Processing information
Ideally, to be able to function as it should be, organizational members have to manage
the information they receive at the office. However, because of the expanding volumes of
information organizational members receive, they experience ensuring pressures to read all
the information. Therefore, it is imaginable that they do not read all the information they
receive. For example, Mackay (1989) distinguished three groups of email users with regard to
their feelings of control over their email. Users were rated as ‘ok’ if they felt quite content
with their electronic mail, users were rated as ‘on the edge’ if they felt themselves barely able
to maintain control over their email, and users were rated ‘overwhelmed’ if they felt out of
control. As it appears, these three types of email users manage the email messages in different
ways. The ‘ok’ group did not try to read all of their email messages, while the other two
groups tried to read all of their email messages. However, they did not always succeed to read
them all. From this example, we assume that individuals do not read all the information they
receive at their office: either they do not want to read all the information or they are incapable
to read all the information.

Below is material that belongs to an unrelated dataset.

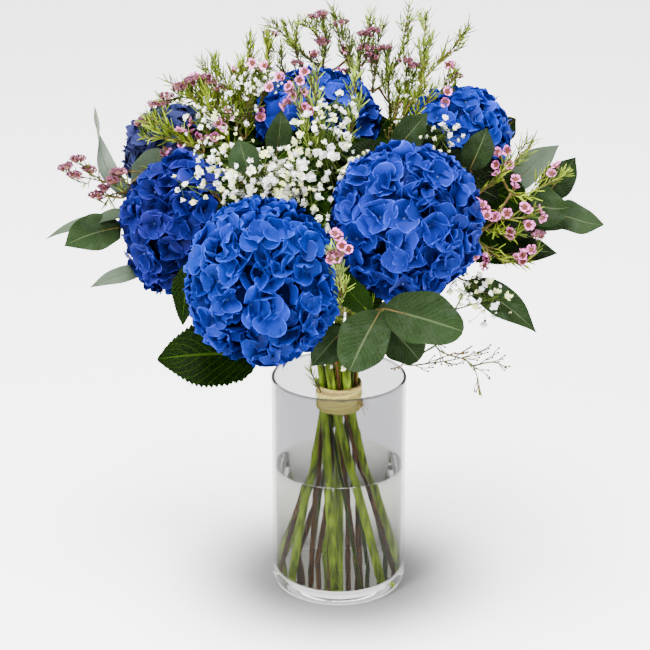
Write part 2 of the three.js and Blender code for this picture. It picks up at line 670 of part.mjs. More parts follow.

Furthermore, besides not reading all the information they receive
at the office, it is imaginable that organizational members do not read all the information very
thoroughly. For example, individuals can read information very thoroughly, or, on the other
hand, they can read information not very thoroughly; they skim the information.
So, it is imaginable that organizational members process the information they receive
via electronic mail in different ways. On the one hand, they read all the email messages or
they do not read all the email messages they receive, and on the other hand, they read the
email messages very thoroughly or they read the email messages not very thoroughly.